Kasmaii Alves recalls feeling devastated when she saw footage of the missiles landing in Iran. “The sound of the missiles is something that will haunt me for the rest of my life. It took her back to her childhood “My experience of war was hiding when the missiles went off. My experience was being sent to northern Iran with grandparents because they had to work and not knowing if I was going to see them again. As a six or seven year old child, that was traumatic. As a parent, I cannot imagine the emotional weight of having to separate yourself from your child in the hope that they will stay safe, and not knowing if they are going to come home.”

Kasmaii Alves recalled her disdain of violence from her youth.
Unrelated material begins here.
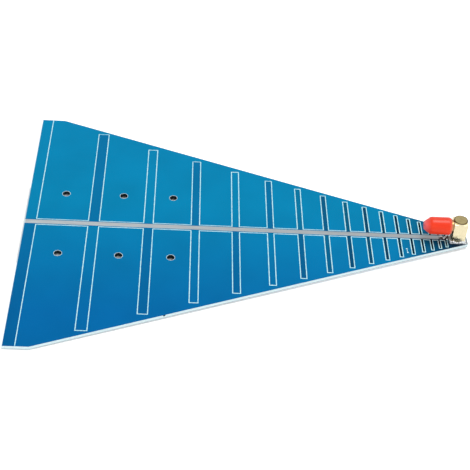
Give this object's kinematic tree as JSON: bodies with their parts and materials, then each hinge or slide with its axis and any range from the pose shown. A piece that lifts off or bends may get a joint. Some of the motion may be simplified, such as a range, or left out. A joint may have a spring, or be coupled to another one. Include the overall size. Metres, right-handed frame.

She recalls the visceral impacts of war on people: “the fear, uncertainty, grief, that hits people. And I’ve heard that people say ‘yeah, strike back’ and that breaks my heart. It breaks my heart because I know they are saying they are striking specific places, and I know there are families on the other side. And there is nothing that can justify that for me. And there’s nothing that can justify the Iranian, or American or Israeli actions.”

Kasmaii Alves was critical of American talk of bombing Iran to cause regime change. “We’re not in support of the government, but we don’t want to be bombed,” she said before mentioning the Woman, Life, Freedom movement. The protest movement calls for the overthrow of the government and more rights for women.

Kasmaii Alves returned to her emotions on the day of the airstrikes in Iran, and her fear waiting to hear the news. In the end, Kasmaii Alves learned that her family were all unharmed. No lives were lost in the U.S. military strikes. In the ten days of fighting between 13 and 23 June, Israel reported 29 fatalities, Iran reported 610. Both countries have reported thousands of injuries.

Kasmaii Alves invites people to relinquish support for any government that wishes to harm any people. She advises people to have more conversations with individual people in Israel, in Iran and in the United States: “have a conversation before you take any sides, “ she said. “You might find that everyone is looking to live in peace.”